Courts of equity have exclusive jurisdiction under two sets of circumstances. First, where the rights, interests or estates are purely equitable. Second, where the rights, interests or estates may be legal, but only equitable remedies are capable of granting relief. Pomeroy's Equity Jurisprudence, 3rd Ed., §§ 137 and 138.

What then is the character of jurisdiction to be exercised by the court of equity in the instant case? Many if not all of the rights and interests here described are legal. However, the remaining interest in the real estate disposed of and conveyed here is probably equitable. But the relief prayed, and the only relief available in the circumstances, is entirely beyond the reach of the arm of a court of law. Only the discerning eye of equity can search out, and only the supple hand of equity can retrieve the subject which is alleged to *733 have been spirited away. Contracts must be set aside, decrees must be annulled, conveyances must be declared void, and thereafter an accounting of the corporate affairs had, and after the discharge of all liabilities of the corporation, Shores-Mueller Company, the residue, if any remains, must be apportioned among its rightful shareholders. Courts of law can accomplish none of these acts. Therefore, this case falls within the exclusive equity jurisdiction of the court.

We now meet the question, Is there any statute in the State of Iowa which binds a court of equity in the exercise of its exclusive equity jurisdiction? The language of § 11007, subd. 5 of the Code of Iowa, 1939 (and the same statute has existed for many decades before 1939) in applying the five-year limitation is as follows: "Those founded on unwritten contracts, those brought for injuries to property, or for relief on the ground of fraud in cases heretofore solely cognizable in a court of chancery, and all other actions not otherwise provided for in this respect, within five years."

Now, it will be observed that this statute does not include all cases solely cognizable in a court of chancery, but only those brought for relief on the ground of fraud. It will be further observed that this statute does not include all actions brought for relief on the ground of fraud, but only such as are solely cognizable in a court of chancery. In other words, this is a specific state statute extending its bar to a particular class of actions which falls within the exclusive jurisdiction of equity. Thus it would appear that the case falls strictly within the rule laid down by the United States Supreme Court in Russell v. Todd, supra. Compare also West v. American T. & T. Co., 311 U.S. 223, 61 S. Ct. 179, 85 L. Ed. 139, 132 A.L.R. 956.

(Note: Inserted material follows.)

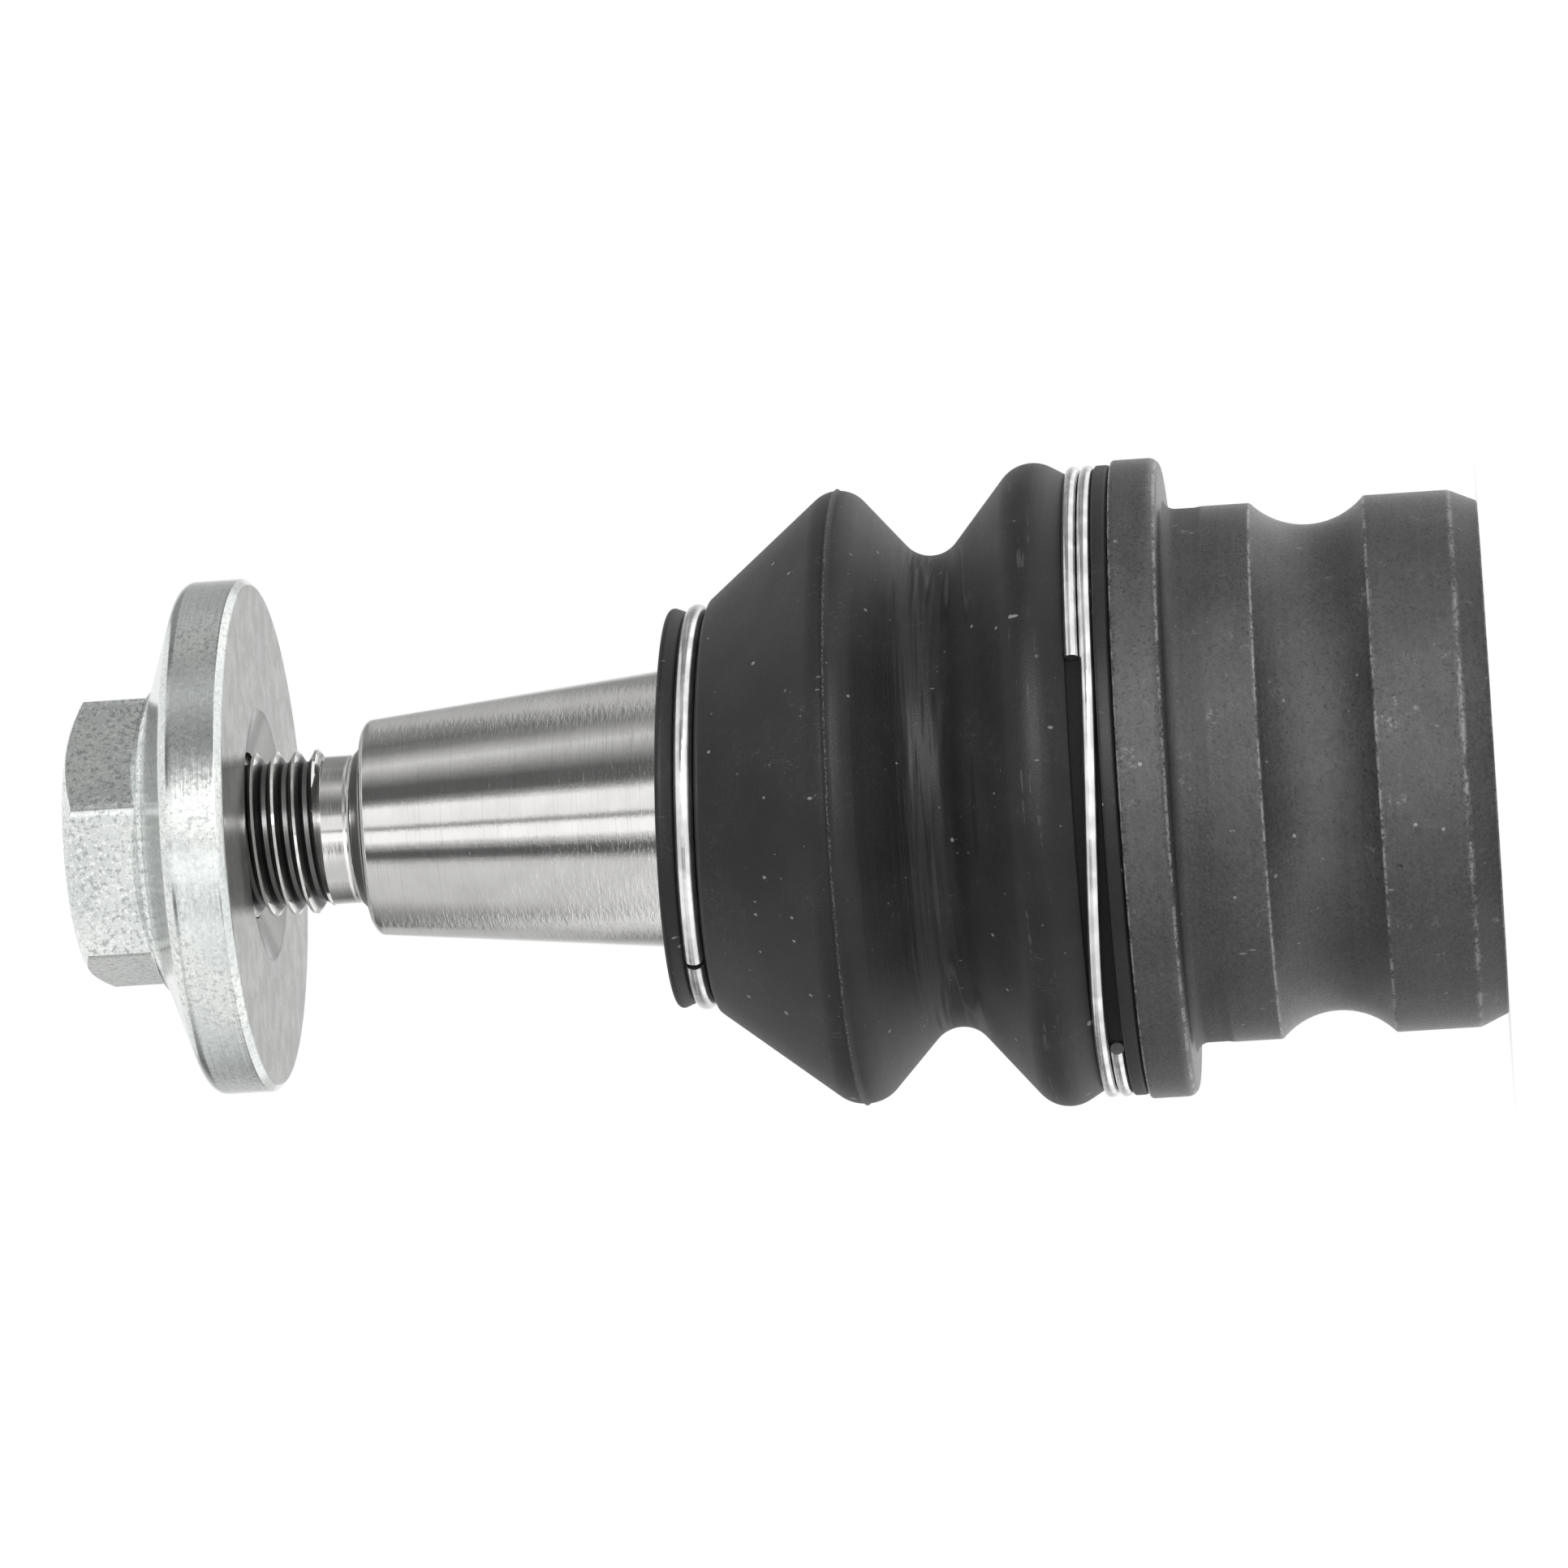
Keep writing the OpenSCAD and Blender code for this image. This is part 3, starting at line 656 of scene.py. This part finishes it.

I shall not burden this opinion with selections from the legion of Iowa cases decided under this statute of limitations, but refer only to Chapter 487, § 11007 et seq., Annotations of the Code of Iowa, where the cases are assembled and where it is repeatedly held that "the statute of limitations applies equally to actions at law and suits in equity". Supra Chapter, III, 17.

Since the submission of the motion herein discussed, a motion by another defendant to suppress service has been filed, but inasmuch as the service and matter referred to in such motion will abate with the ruling on the motion submitted and the dismissal of the complaint, no further attention will be given to that motion nor to other grounds of the motion submitted.

From what I have said, I am of opinion that it conclusively appears on the face of the complaint that the action is barred by the Iowa Statute of Limitations urged in the motion, and that under the authorities cited this Court as a court of equity is bound thereby, and that the complaint must be dismissed, and it will be so ordered.